_DATASET SECTION_:

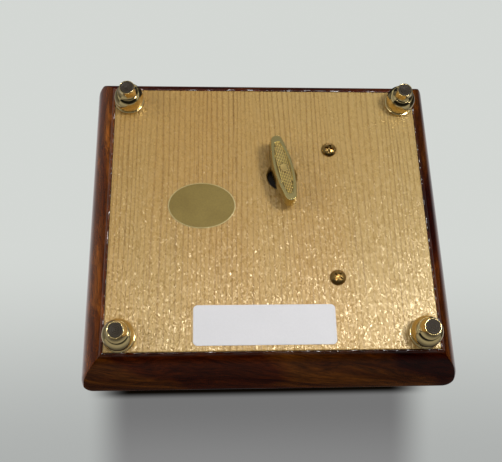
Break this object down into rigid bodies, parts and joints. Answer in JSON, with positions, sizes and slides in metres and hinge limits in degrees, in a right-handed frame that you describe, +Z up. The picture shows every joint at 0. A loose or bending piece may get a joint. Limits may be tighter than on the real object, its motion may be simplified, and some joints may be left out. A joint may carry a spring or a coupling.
{
  "type": "music box",
  "caption": "Small wooden musical box on turned brass feet, with a hinged inlaid lid, lined compartments and a wind-up pinned-cylinder movement.",
  "frame": {"origin": "middle of the box on the surface that it stands on, below the middle of its footprint", "axes": "+Z up towards the lid, +Y towards the front, hinges at the rear (-Y), +X towards the narrow compartment, which is on the left as seen from the front"},
  "size_m": [0.1212, 0.1092, 0.0545],
  "materials": {
    "case_veneer": "dark veneer under clear gloss lacquer",
    "plate_wood": "pale straight-grained wood with a thin satin lacquer",
    "foot_brass": "polished, turned",
    "foot_pad": "dark, with turning rings",
    "screw_brass": "dark antique",
    "gold_sticker": "dull gold foil",
    "label_paper": "white, matte",
    "key_brass": "stamped, satin, dotted recess",
    "gear_brass": "machined",
    "cylinder_brass": "smooth, polished",
    "arbor_steel": "turned",
    "bracket_steel": "stamped, plated",
    "spring_steel": "hardened, ground",
    "governor_plastic": "moulded",
    "divider_wood": "stained, satin",
    "clear_cover": "clear acrylic sheet",
    "red_lining": "short-pile flock",
    "inlay_wood": "pale veneer under clear gloss lacquer",
    "hinge_brass": "antique"
  },
  "bodies": {
    "case": {"case_wall_rear": "case_veneer", "case_wall_front": "case_veneer", "case_wall_right": "case_veneer", "case_wall_left": "case_veneer", "base_plate": "plate_wood", "foot_rear_right": "foot_brass", "foot_rear_left": "foot_brass", "foot_front_right": "foot_brass", "foot_front_left": "foot_brass", "foot_pad_rear_right": "foot_pad", "foot_pad_rear_left": "foot_pad", "foot_pad_front_right": "foot_pad", "foot_pad_front_left": "foot_pad", "movement_screw_rear": "screw_brass", "movement_screw_front": "screw_brass", "oval_sticker": "gold_sticker", "paper_label": "label_paper", "spring_drum": "cylinder_brass", "comb_screw_rear": "arbor_steel", "comb_screw_front": "arbor_steel", "movement_bedplate": "bracket_steel", "rear_bearing": "bracket_steel", "front_bearing": "bracket_steel", "governor_frame": "bracket_steel", "comb_base": "bracket_steel", "mainspring": "spring_steel", "comb": "spring_steel", "divider_right": "divider_wood", "divider_left": "divider_wood", "movement_cover": "clear_cover", "tray_right": "red_lining", "tray_left": "red_lining", "hinge_right_case_leaf": "hinge_brass", "hinge_right_pin": "hinge_brass", "hinge_left_case_leaf": "hinge_brass", "hinge_left_pin": "hinge_brass"},
    "lid": {"lid_board": "case_veneer", "lid_wall_rear": "case_veneer", "lid_wall_front": "case_veneer", "lid_wall_right": "case_veneer", "lid_wall_left": "case_veneer", "lid_border_inlay": "inlay_wood", "lid_medallion": "inlay_wood", "lid_lining": "red_lining", "hinge_right_lid_leaf": "hinge_brass", "hinge_left_lid_leaf": "hinge_brass"},
    "winding": {"winding_key": "key_brass", "winding_arbor": "arbor_steel", "crown_wheel": "gear_brass", "ratchet_wheel": "gear_brass", "ratchet_click": "arbor_steel"},
    "cylinder": {"pinned_cylinder": "cylinder_brass", "cylinder_arbor": "arbor_steel", "cylinder_pinion": "gear_brass", "cylinder_gear": "gear_brass"},
    "governor_wheel": {"governor_wheel": "governor_plastic"},
    "fan": {"worm": "arbor_steel", "air_fan": "governor_plastic"},
    "stop_rod": {"stop_rod": "arbor_steel"}
  },
  "joints": [
    {"name": "lid_hinge", "type": "hinge", "parent": "case", "child": "lid", "pos_m": [0, -0.05268, 0.04065], "axis": [1, 0, 0], "range_deg": [0, 105]},
    {"name": "stop_rod_slide", "type": "slide", "parent": "case", "child": "stop_rod", "axis": [0, 0, 1], "range_m": [0, 0.0024]},
    {"name": "key_turn", "type": "hinge", "parent": "case", "child": "winding", "pos_m": [0.0046, -0.0129, 0.0095], "axis": [0, 0, 1], "continuous": true},
    {"name": "cylinder_turn", "type": "hinge", "parent": "case", "child": "cylinder", "pos_m": [0.0046, 0.0029, 0.0238], "axis": [0, 1, 0], "continuous": true},
    {"name": "governor_turn", "type": "hinge", "parent": "case", "child": "governor_wheel", "pos_m": [-0.00326, 0.0234, 0.02931], "axis": [0, 1, 0], "continuous": true},
    {"name": "fan_turn", "type": "hinge", "parent": "case", "child": "fan", "pos_m": [-0.00896, 0.0234, 0.02931], "axis": [0, 0, 1], "continuous": true}
  ],
  "couplings": [
    {"joint": "stop_rod_slide", "follows": "lid_hinge", "m_per_rad": 0.0013},
    {"joint": "cylinder_turn", "follows": "key_turn", "ratio": -4},
    {"joint": "governor_turn", "follows": "key_turn", "ratio": 12},
    {"joint": "fan_turn", "follows": "key_turn", "ratio": -72}
  ]
}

_SHORT PROBLEM_:
Your task is to reproduce the whole listing exactly.

_EXERCISE SOLUTION_:
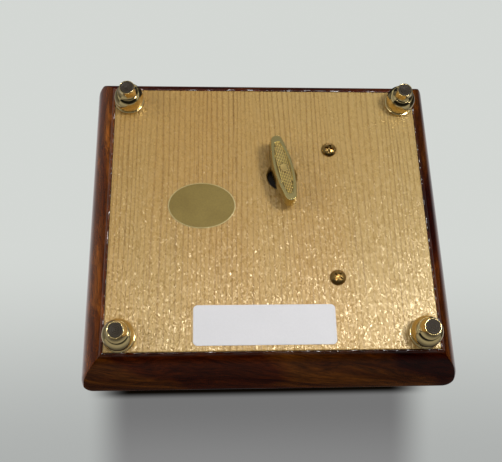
Break this object down into rigid bodies, parts and joints. Answer in JSON, with positions, sizes and slides in metres and hinge limits in degrees, in a right-handed frame that you describe, +Z up. The picture shows every joint at 0. A loose or bending piece may get a joint. Limits may be tighter than on the real object, its motion may be simplified, and some joints may be left out. A joint may carry a spring or a coupling.
{
  "type": "music box",
  "caption": "Small wooden musical box on turned brass feet, with a hinged inlaid lid, lined compartments and a wind-up pinned-cylinder movement.",
  "frame": {"origin": "middle of the box on the surface that it stands on, below the middle of its footprint", "axes": "+Z up towards the lid, +Y towards the front, hinges at the rear (-Y), +X towards the narrow compartment, which is on the left as seen from the front"},
  "size_m": [0.1212, 0.1092, 0.0545],
  "materials": {
    "case_veneer": "dark veneer under clear gloss lacquer",
    "plate_wood": "pale straight-grained wood with a thin satin lacquer",
    "foot_brass": "polished, turned",
    "foot_pad": "dark, with turning rings",
    "screw_brass": "dark antique",
    "gold_sticker": "dull gold foil",
    "label_paper": "white, matte",
    "key_brass": "stamped, satin, dotted recess",
    "gear_brass": "machined",
    "cylinder_brass": "smooth, polished",
    "arbor_steel": "turned",
    "bracket_steel": "stamped, plated",
    "spring_steel": "hardened, ground",
    "governor_plastic": "moulded",
    "divider_wood": "stained, satin",
    "clear_cover": "clear acrylic sheet",
    "red_lining": "short-pile flock",
    "inlay_wood": "pale veneer under clear gloss lacquer",
    "hinge_brass": "antique"
  },
  "bodies": {
    "case": {"case_wall_rear": "case_veneer", "case_wall_front": "case_veneer", "case_wall_right": "case_veneer", "case_wall_left": "case_veneer", "base_plate": "plate_wood", "foot_rear_right": "foot_brass", "foot_rear_left": "foot_brass", "foot_front_right": "foot_brass", "foot_front_left": "foot_brass", "foot_pad_rear_right": "foot_pad", "foot_pad_rear_left": "foot_pad", "foot_pad_front_right": "foot_pad", "foot_pad_front_left": "foot_pad", "movement_screw_rear": "screw_brass", "movement_screw_front": "screw_brass", "oval_sticker": "gold_sticker", "paper_label": "label_paper", "spring_drum": "cylinder_brass", "comb_screw_rear": "arbor_steel", "comb_screw_front": "arbor_steel", "movement_bedplate": "bracket_steel", "rear_bearing": "bracket_steel", "front_bearing": "bracket_steel", "governor_frame": "bracket_steel", "comb_base": "bracket_steel", "mainspring": "spring_steel", "comb": "spring_steel", "divider_right": "divider_wood", "divider_left": "divider_wood", "movement_cover": "clear_cover", "tray_right": "red_lining", "tray_left": "red_lining", "hinge_right_case_leaf": "hinge_brass", "hinge_right_pin": "hinge_brass", "hinge_left_case_leaf": "hinge_brass", "hinge_left_pin": "hinge_brass"},
    "lid": {"lid_board": "case_veneer", "lid_wall_rear": "case_veneer", "lid_wall_front": "case_veneer", "lid_wall_right": "case_veneer", "lid_wall_left": "case_veneer", "lid_border_inlay": "inlay_wood", "lid_medallion": "inlay_wood", "lid_lining": "red_lining", "hinge_right_lid_leaf": "hinge_brass", "hinge_left_lid_leaf": "hinge_brass"},
    "winding": {"winding_key": "key_brass", "winding_arbor": "arbor_steel", "crown_wheel": "gear_brass", "ratchet_wheel": "gear_brass", "ratchet_click": "arbor_steel"},
    "cylinder": {"pinned_cylinder": "cylinder_brass", "cylinder_arbor": "arbor_steel", "cylinder_pinion": "gear_brass", "cylinder_gear": "gear_brass"},
    "governor_wheel": {"governor_wheel": "governor_plastic"},
    "fan": {"worm": "arbor_steel", "air_fan": "governor_plastic"},
    "stop_rod": {"stop_rod": "arbor_steel"}
  },
  "joints": [
    {"name": "lid_hinge", "type": "hinge", "parent": "case", "child": "lid", "pos_m": [0, -0.05268, 0.04065], "axis": [1, 0, 0], "range_deg": [0, 105]},
    {"name": "stop_rod_slide", "type": "slide", "parent": "case", "child": "stop_rod", "axis": [0, 0, 1], "range_m": [0, 0.0024]},
    {"name": "key_turn", "type": "hinge", "parent": "case", "child": "winding", "pos_m": [0.0046, -0.0129, 0.0095], "axis": [0, 0, 1], "continuous": true},
    {"name": "cylinder_turn", "type": "hinge", "parent": "case", "child": "cylinder", "pos_m": [0.0046, 0.0029, 0.0238], "axis": [0, 1, 0], "continuous": true},
    {"name": "governor_turn", "type": "hinge", "parent": "case", "child": "governor_wheel", "pos_m": [-0.00326, 0.0234, 0.02931], "axis": [0, 1, 0], "continuous": true},
    {"name": "fan_turn", "type": "hinge", "parent": "case", "child": "fan", "pos_m": [-0.00896, 0.0234, 0.02931], "axis": [0, 0, 1], "continuous": true}
  ],
  "couplings": [
    {"joint": "stop_rod_slide", "follows": "lid_hinge", "m_per_rad": 0.0013},
    {"joint": "cylinder_turn", "follows": "key_turn", "ratio": -4},
    {"joint": "governor_turn", "follows": "key_turn", "ratio": 12},
    {"joint": "fan_turn", "follows": "key_turn", "ratio": -72}
  ]
}